Is the “appropriate” amount of litigation in a probate matter encouraged by requiring that a prevailing party’s attorneys fees come from the estate as a whole, rather than a share of it? Or does such a rule promote overlitigation or free-riding?

It does not matter, the Wisconsin Court of Appeals held on Jan. 31; whatever rule may provide the best incentives, sec. 879.37 only allows for fees to be awarded from the estate as a whole.

Theodore Becker died in 2000, leaving his entire estate to his mother. However, his mother had predeceased him, and no closely related heirs-at-law were living.

One group of paternal heirs (the “Baskin Group”) incurred $179,000 in attorney fee and costs, primarily related to two issues: (1) establishing that paternal heirs, as well as maternal heirs, were entitled to share in the estate; and (2) establishing which individuals were in fact paternal heirs.

Another group of paternal heirs did not retain counsel and did not contribute to the litigation.

After the circuit court determined that the paternal heirs were entitled to recover, and that the fees incurred by the Baskin Group were reasonable, necessary, and fair, the court awarded them the fees they requested, from the estate as a whole.

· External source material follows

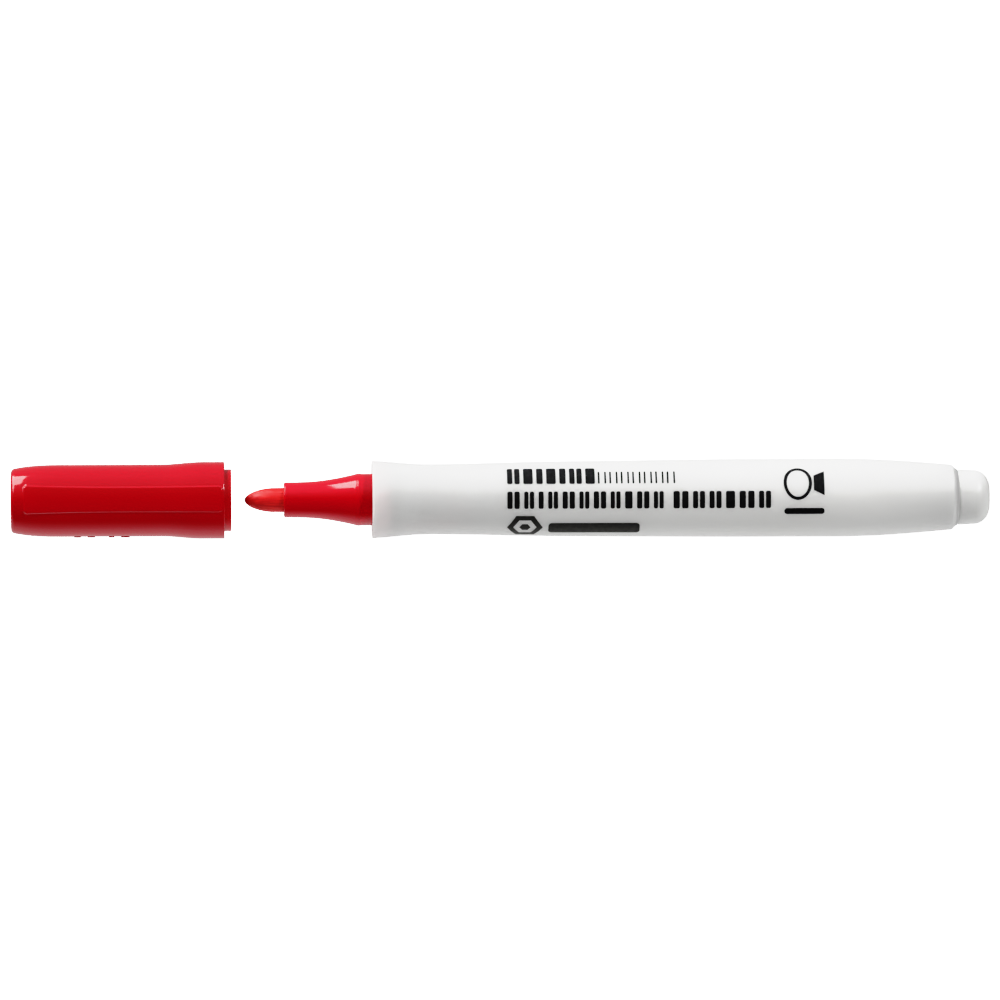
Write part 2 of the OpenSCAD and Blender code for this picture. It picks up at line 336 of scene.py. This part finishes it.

One member of the Baskin Group, Stephen Bloom, appealed, arguing that the fees should be awarded out of the paternal heirs’ distributive share, but the court of appeals affirmed, in a decision by Judge Burnie Bridge.

The parties argued at length in their briefs whether different interpretations of the statute would promote overlitigation, or free-riding on the part of some beneficiaries, but the court resolved the issue by looking only at the plain language of the statute.

The statute provides, “Reasonable attorney fees may be awarded OUT OF THE ESTATE to the prevailing party in all appealable contested matters… (emphasis added by court.)”

The court concluded, “the plain meaning of ‘out of the estate’ references the estate as a whole, rather than a subset of the estate.”

Construing the phrase, “out of the estate,” as Bloom suggested, the court concluded, would require reading the phrase as meaning “out of either the estate as a whole, or any part thereof.”

The court acknowledged that its holding could produce inequitable results in some cases. However, the court determined that it was for the legislature to change the statute, rather than a court.

Accordingly, the court affirmed the award of attorney fees and costs from the estate as a whole.